There is no strategy that beats the house edge in expected value, but several approaches manage variance better than others. Fixed unit sizing (betting a constant 0.5% to 2% of bankroll per round) survives losing streaks far better than progressive betting systems that double after losses. Pre-committed cash-out targets force discipline by removing the in-the-moment decisions that sink most players. Conservative targets like 1.5x or 2x produce smoother bankroll curves with frequent small wins, while high targets like 50x or 100x produce occasional large wins surrounded by long losing streaks. Both have the same long-term expected value; pick based on your variance tolerance and bankroll depth.
What is the difference between crypto crash, dice, and plinko games?
All three are provably fair multiplier games but with different mechanics. Crash is a continuously rising multiplier that randomly stops, requiring you to cash out at the right moment. Dice asks you to predict whether a random number between 0 and 100 will be over or under your target, with multiplier scaling inversely to probability. Plinko drops a ball through a pyramid of pegs into multiplier slots at the bottom, with adjustable risk levels changing the distribution. Crash rewards timing decisions, Dice rewards probability calibration, and Plinko is closer to pure variance management.

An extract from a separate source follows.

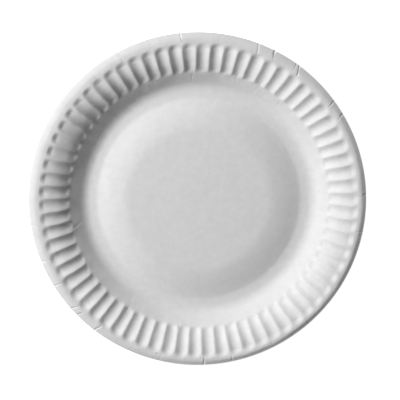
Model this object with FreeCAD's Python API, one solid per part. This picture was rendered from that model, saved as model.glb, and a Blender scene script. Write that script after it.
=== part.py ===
"""A round paper plate, 23 cm across: one pressed sheet of paperboard.

The sheet has a slightly crowned panel in the middle with a rounded shoulder, a narrow flat foot ring that
it stands on, a sloping wall, a rim pressed into seventy grooves with a ridge between each two, and a plain
lip that turns down to the cut edge. The origin is at the middle of the foot ring's underside, +Z is up,
and one ridge lies along +X. Lengths are in mm and angles in degrees.
"""
import FreeCAD
import Part
import math
import os

NODE = "fluted_plate"

# The driving sizes: alias, value and meaning. Widths are measured along the radius.
SIZES = [
    ("plate_diameter", 230.0, "across the cut edge of the lip"),
    ("sheet_thickness", 0.45, "thickness of the paperboard"),
    ("lip_width", 9.0, "from the rim to the cut edge"),
    ("lip_angle", 20.0, "how steeply the lip falls at its cut edge"),
    ("crest_width", 4.4, "from the rim to the lip's highest line"),
    ("bend_width", 2.2, "from the lip's highest line to the end of its bend"),
    ("bend_angle", 17.0, "how steeply the lip falls at the end of its bend"),
    ("rim_width", 14.0, "from the top of the wall to the lip"),
    ("rim_angle", 13.5, "how steeply the rim rises where it meets the lip"),
    ("wall_width", 10.5, "straight part of the wall"),
    ("wall_angle", 35.0, "how steeply the wall rises"),
    ("trough_radius", 12.5, "bend on each side of the foot ring"),
    ("foot_width", 3.0, "flat ring that the plate stands on"),
    ("shoulder_angle", 14.0, "how steeply the panel's shoulder falls to the foot ring"),
    ("slope_width", 3.5, "straight part of the panel's shoulder"),
    ("shoulder_width", 15.5, "bend of the panel's shoulder"),
    ("crown_angle", 5.0, "how steeply the crowned panel falls where its shoulder starts"),
    ("flute_count", 70, "grooves round the rim"),
    ("flute_descent", 4.5, "how far down the wall the grooves start"),
    ("flute_depth", 1.35, "from ridge to groove floor at the outer end of the rim"),
    ("flute_rise", 0.5, "how far a ridge stands above the plain sheet at its inner end"),
    ("flute_opening", 2.6, "length over which a groove deepens at its inner end"),
    ("flute_closing", 4.3, "length over which a groove ends in the lip"),
    ("flute_overrun", 3.3, "how far the grooves run past the rim into the lip"),
]

# The most degrees that the rim's slope may change along one ruled strip of a groove.
STRIP_TURN = 9.5

ORIGIN = FreeCAD.Vector(0, 0, 0)
UP = FreeCAD.Vector(0, 0, 1)
JOIN_TOLERANCE = 1e-4


def fill_sheet(doc):
    """Puts each driving size in a cell that has its alias, with its meaning beside it."""
    sheet = doc.addObject("Spreadsheet::Sheet", "sizes")
    for row, (alias, value, meaning) in enumerate(SIZES, start=1):
        sheet.set(f"A{row}", str(value))
        sheet.setAlias(f"A{row}", alias)
        sheet.set(f"B{row}", meaning)
    doc.recompute()
    return sheet


class Section:
    """The upper face of the plain sheet, cut by a plane through the axis.

    Stations run outwards, each with a radius and a slope angle. Between two stations the section is the
    arc that has their slopes, or a line where the slopes are the same, so that it never has a kink.
    """

    def __init__(self, s):
        wall = math.radians(s["wall_angle"])
        shoulder = math.radians(s["shoulder_angle"])
        self.edge = s["plate_diameter"] / 2
        self.rim_end = self.edge - s["lip_width"]
        wall_end = self.rim_end - s["rim_width"]
        self.flutes_start = wall_end - s["flute_descent"]
        wall_start = wall_end - s["wall_width"]
        foot_end = wall_start - s["trough_radius"] * math.sin(wall)
        foot_start = foot_end - s["foot_width"]
        slope_end = foot_start - s["trough_radius"] * math.sin(shoulder)
        slope_start = slope_end - s["slope_width"]
        panel_end = slope_start - s["shoulder_width"]
        crest = self.rim_end + s["crest_width"]
        self.stations = [
            (0.0, 0.0),
            (panel_end, -math.radians(s["crown_angle"])),
            (slope_start, -shoulder),
            (slope_end, -shoulder),
            (foot_start, 0.0),
            (foot_end, 0.0),
            (wall_start, wall),
            (wall_end, wall),
            (self.rim_end, math.radians(s["rim_angle"])),
            (crest, 0.0),
            (crest + s["bend_width"], -math.radians(s["bend_angle"])),
            (self.edge, -math.radians(s["lip_angle"])),
        ]
        climbs = [rise(start, end, end[0])[0] for start, end in zip(self.stations, self.stations[1:])]
        foot = self.stations.index((foot_start, 0.0))
        panel_height = s["sheet_thickness"] - sum(climbs[:foot])
        self.heights = [panel_height + sum(climbs[:i]) for i in range(len(self.stations))]

    def at(self, r):
        """Height and slope angle at radius r."""
        index = max(i for i, (start, angle) in enumerate(self.stations[:-1]) if start <= r)
        climb, angle = rise(self.stations[index], self.stations[index + 1], r)
        return self.heights[index] + climb, angle

    def point(self, r, depth):
        """The point that lies depth below the upper face at radius r, square to the sheet."""
        z, angle = self.at(r)
        return FreeCAD.Vector(r + depth * math.sin(angle), 0, z - depth * math.cos(angle))

    def edges(self, first, last, depth):
        """The section's edges between two radii, on the face that lies depth below the upper one."""
        made = []
        for start, end in zip(self.stations, self.stations[1:]):
            low, high = max(start[0], first), min(end[0], last)
            if high - low < JOIN_TOLERANCE:
                continue
            points = [self.point(r, depth) for r in (low, (low + high) / 2, high)]
            if start[1] == end[1]:
                made.append(Part.LineSegment(points[0], points[2]).toShape())
            else:
                made.append(Part.Arc(*points).toShape())
        return made


def rise(start, end, r):
    """How far the stretch between two stations has climbed at radius r, and its slope angle there."""
    (r0, angle0), (r1, angle1) = start, end
    if angle0 == angle1:
        return (r - r0) * math.tan(angle0), angle0
    radius = (r1 - r0) / (math.sin(angle0) - math.sin(angle1))
    angle = math.asin(math.sin(angle0) - (r - r0) / radius)
    return radius * (math.cos(angle) - math.cos(angle0)), angle


def spaced(section, first, last):
    """Evenly spaced radii from first to last, close enough for ruled strips between them."""
    turn = math.degrees(abs(section.at(first)[1] - section.at(last)[1]))
    count = max(1, math.ceil(turn / STRIP_TURN))
    return [first + (last - first) * i / count for i in range(count + 1)]


def groove_rows(s, section):
    """Radius, ridge height and groove depth of each row across a groove, from the wall to the lip.

    The ridge height is over the plain sheet, and the depth is from the ridge to the groove's floor.
    """
    opened = section.flutes_start + s["flute_opening"]
    end = section.rim_end + s["flute_overrun"]
    closing = end - s["flute_closing"]
    rows = [(section.flutes_start, 0.0, 0.0)]
    for r in spaced(section, opened, closing):
        height = s["flute_rise"] * (end - r) / (end - opened)
        rows.append((r, height, s["flute_depth"] * r / section.rim_end))
    last_height, deepest = rows[-1][1:]
    for r in spaced(section, closing, end)[1:]:
        left = (end - r) / (end - closing)
        rows.append((r, last_height * left, deepest * left))
    return rows


def row_across(s, ridge, depth):
    """The curve from one ridge to the next with the groove's floor half way, as one conic arc.

    Without depth it is an exact arc round the axis, so that it meets the plain sheet.
    """
    half_pitch = math.pi / int(s["flute_count"])
    weight = math.cos(half_pitch)
    pole = FreeCAD.Vector(ridge.x, ridge.x * math.tan(half_pitch), ridge.z - depth * (1 + weight) / weight)
    next_ridge = FreeCAD.Rotation(UP, math.degrees(2 * half_pitch)).multVec(ridge)
    curve = Part.BSplineCurve()
    curve.buildFromPolesMultsKnots([ridge, pole, next_ridge], [3, 3], [0, 1], False, 2, [1, weight, 1])
    return curve.toShape()


def groove_faces(s, section, depth_below):
    """The faces of one groove, ruled from each row across it to the next row out."""
    curves = []
    for r, height, depth in groove_rows(s, section):
        ridge = section.point(r, depth_below) + UP * height
        curves.append(row_across(s, ridge, depth))
    return [Part.makeRuledSurface(inner, outer) for inner, outer in zip(curves, curves[1:])]


def flutes(s, section, depth_below):
    """All the grooves of one side of the sheet, sewn together."""
    groove = groove_faces(s, section, depth_below)
    count = int(s["flute_count"])
    faces = []
    for i in range(count):
        for face in groove:
            turned = face.copy()
            turned.rotate(ORIGIN, UP, 360.0 * i / count)
            faces += turned.Faces
    shell = Part.makeShell(faces)
    shell.sewShape()
    return shell


def swept(edges):
    """The faces that edges sweep in a full turn about the axis."""
    return [edge.revolve(ORIGIN, UP, 360.0).Faces[0] for edge in edges]


def side_faces(s, section, depth_below):
    """The faces of one side of the sheet, with the rings beside the grooves split at the grooves' ends."""
    middle = swept(section.edges(0.0, section.flutes_start, depth_below))
    lip = swept(section.edges(section.rim_end + s["flute_overrun"], section.edge, depth_below))
    grooves = flutes(s, section, depth_below)
    joined = grooves.multiFuse([middle[-1], lip[0]], JOIN_TOLERANCE)
    return middle[:-1] + joined.Faces + lip[1:]


def plate_solid(s):
    section = Section(s)
    thickness = s["sheet_thickness"]
    faces = side_faces(s, section, 0.0) + side_faces(s, section, thickness)
    cut_edge = Part.LineSegment(section.point(section.edge, 0.0), section.point(section.edge, thickness))
    faces += swept([cut_edge.toShape()])
    shell = Part.makeShell(faces)
    shell.sewShape()
    solid = Part.makeSolid(shell)
    if solid.Volume < 0:
        solid.reverse()
    return solid


def main():
    doc = FreeCAD.newDocument("paper_plate")
    sheet = fill_sheet(doc)
    s = {alias: float(sheet.get(alias)) for alias, value, meaning in SIZES}
    plate = doc.addObject("Part::Feature", NODE)
    plate.Label = NODE
    plate.Shape = plate_solid(s)
    plate.Placement = FreeCAD.Placement()
    doc.recompute()
    for item in doc.Objects:
        if "Invalid" in item.State or "Error" in item.State:
            raise RuntimeError(f"{item.Label} did not compute: {item.State}")
    if plate.Shape.isNull() or not plate.Shape.isValid():
        raise RuntimeError("the plate's shape is not valid")
    os.makedirs("parts", exist_ok=True)
    plate.Shape.exportStep(f"parts/{NODE}.step")


main()
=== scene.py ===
"""A white paper plate with a fluted rim, lying on a pale floor.

The plate is one sheet of paperboard. One flute's wedge of it is modelled from a section, pressed and copied
round the axis, the flat panel is filled in, the small faults of pressed board are added, and the sheet gets
its thickness last. Lengths are in metres and angles in radians.
"""
import bmesh
import bpy
import math
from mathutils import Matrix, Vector


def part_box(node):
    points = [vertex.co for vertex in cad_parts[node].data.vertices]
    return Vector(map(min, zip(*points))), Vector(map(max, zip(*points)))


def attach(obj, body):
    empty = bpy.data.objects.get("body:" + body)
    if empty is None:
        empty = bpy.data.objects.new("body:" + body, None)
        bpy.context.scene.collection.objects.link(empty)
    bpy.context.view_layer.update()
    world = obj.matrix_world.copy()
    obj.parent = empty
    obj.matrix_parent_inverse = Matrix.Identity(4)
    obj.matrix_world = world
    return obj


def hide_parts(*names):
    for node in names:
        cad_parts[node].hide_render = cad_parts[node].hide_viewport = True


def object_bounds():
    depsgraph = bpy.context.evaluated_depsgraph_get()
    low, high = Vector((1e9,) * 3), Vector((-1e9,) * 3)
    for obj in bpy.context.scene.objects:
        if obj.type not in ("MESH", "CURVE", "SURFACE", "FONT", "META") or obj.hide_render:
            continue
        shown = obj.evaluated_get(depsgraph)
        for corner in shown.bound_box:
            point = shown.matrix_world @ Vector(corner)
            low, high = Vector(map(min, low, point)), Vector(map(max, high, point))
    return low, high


bl_info = {
    "name": "Paper Plate",
    "version": (1, 0, 0),
    "blender": (4, 5, 0),
    "location": "3D View > Sidebar > Plate",
    "description": "Models a pressed paper plate with a fluted rim and lights it on a pale floor",
    "category": "Add Mesh",
}

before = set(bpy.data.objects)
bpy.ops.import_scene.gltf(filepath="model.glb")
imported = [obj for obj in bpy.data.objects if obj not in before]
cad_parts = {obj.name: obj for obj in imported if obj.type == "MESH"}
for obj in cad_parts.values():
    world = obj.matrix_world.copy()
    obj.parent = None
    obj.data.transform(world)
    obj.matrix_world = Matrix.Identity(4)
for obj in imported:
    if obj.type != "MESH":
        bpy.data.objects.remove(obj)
cad_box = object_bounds()
MM = 0.001
PLATE = "fluted_plate"
FULL_TURN = 2 * math.pi
# Vertices closer than this are one.
MERGE_GAP = 0.02 * MM
# How far the first ridge is turned in the picture, counter-clockwise from its right.
TURN_IN_PICTURE = math.radians(3.74)
# The plate's width as a share of the picture's.
PLATE_IN_PICTURE = 0.84375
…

All three settle in seconds and use cryptographically verifiable outcomes.
Can you actually win money playing crypto dice and crash games?
Yes for individual sessions, no over enough volume. Both Crash and Dice carry a built-in house edge (typically 1% on well-run platforms) that mathematically guarantees the casino profits across enough rounds. Individual sessions can end in significant profit due to variance, especially at high multiplier targets where occasional huge wins can offset many losing rounds. But over thousands of bets, the house edge compounds and outcomes converge toward expected value. Treat these games as entertainment with verified mathematical fairness, not as a profit strategy. Skilled players manage variance to extend session length and minimize losses, but no strategy converts the negative expected value into positive returns.